Occasionally some man or woman who is stronger in body, mind and faith survives the fever, but no one escapes the chastisement of the Violet Saint without some memento. Pipi Gatiero, the skinny village drunk who no one thought would recover, was left with a permanently bent neck, so that his head lolls ridiculously when he walks. “The booze in my blood was my salvation,” he constantly intones, and drinks more than ever. Since his miraculous recovery Fèfè Notisiero has had ten stiff fingers that he cannot persuade to move. All day long he sits on his step violently shaking his head.

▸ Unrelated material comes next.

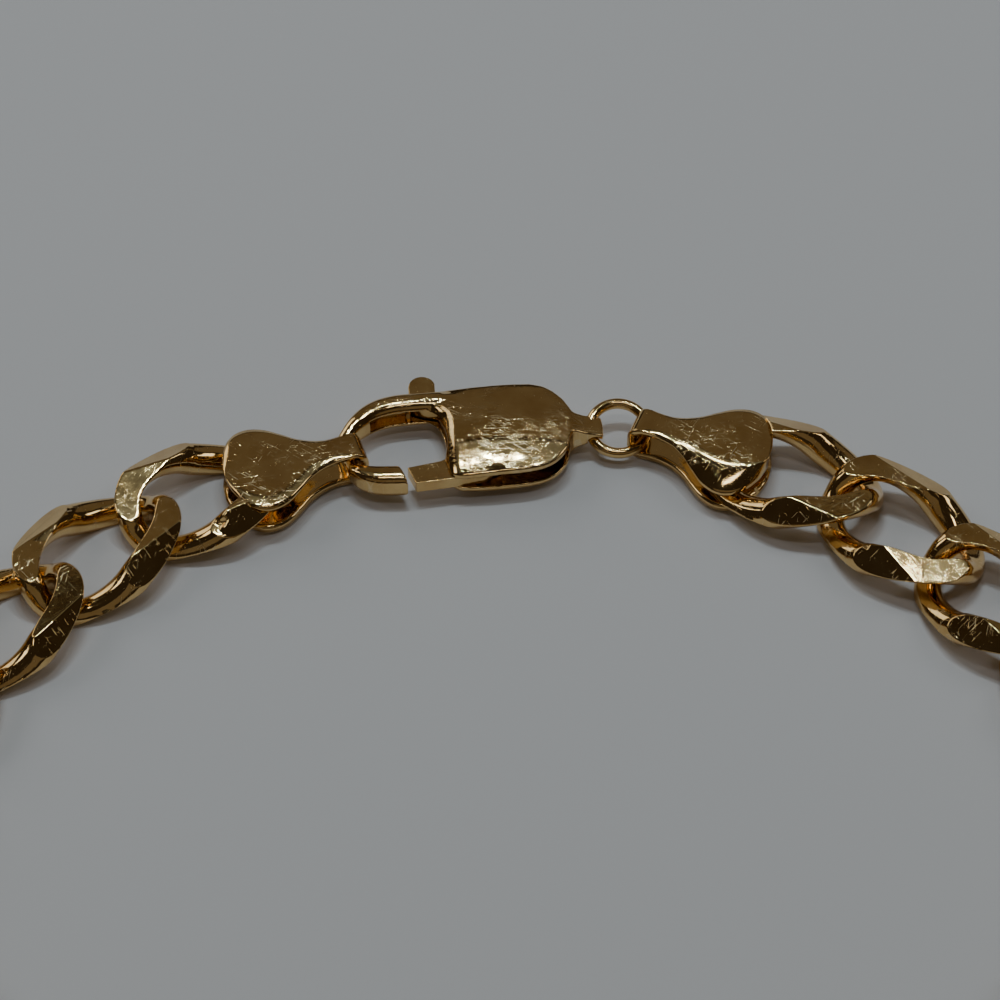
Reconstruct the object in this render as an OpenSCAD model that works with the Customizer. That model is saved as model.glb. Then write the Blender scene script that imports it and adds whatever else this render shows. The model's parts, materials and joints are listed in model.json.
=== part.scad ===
// Curb-link bracelet with a lever clasp, closed in a loop and lying on a flat surface.
// Millimetres, +Z up. The origin is under the middle of the loop, on the surface it lies on.
// The clasp is at the back of the loop (+Y), with its hook to the left (-X).

/* [Chain] */
// Number of curb links
link_count = 23; // [21:1:26]
// Length of a link over its ends
link_length = 12; // [11.6:0.1:12.6]
// Width of a link over its sides, before the cut faces
link_width = 9; // [8.6:0.1:9.4]
// Thickness of a link between its level cut faces
link_thickness = 2.8; // [2.6:0.1:3]
// Width of a link's wire
wire_width = 1.65; // [1.5:0.05:1.7]
// Height of a link's wire before the faces are cut
wire_height = 1.7; // [1.5:0.05:1.75]
// Share by which the wire is wider at the middle of a link's sides
side_swell = 0.32; // [0.2:0.01:0.34]
// Share by which it is higher there
height_swell = 0.2; // [0:0.01:0.25]
// How far a strand rises and falls from the middle of the link
link_twist = 1.2; // [1.1:0.05:1.35]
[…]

His grandson sits next to him, and from time to time shoves a pipe into the mouth of the old man, who sucks furiously on it. Since Fèfè used to be a keen domino player and now walks around with his fingers splayed, the village boys have nicknamed him “Double Five.” Chela, the only loose woman in the village and one of the few females to have withstood the fever, emerged from her ordeal without a hair on her head. For years she wore a black headscarf day and night, but now she goes around in a luxuriant wig. Tough old Don Bèni, who owns more goats than anyone else, escaped with nothing more than slurred speech. This was because his wife summoned a doctor from town who gave him injections. In his case the fever lasted only six days. “I have lived twice,” Don Bèni never tires of telling anyone who will listen. “In those days of delirium my whole life — even things I had long forgotten — passed before my mind’s eye in the minutest detail. I have lived twice, and the second time around every experience was more intense.”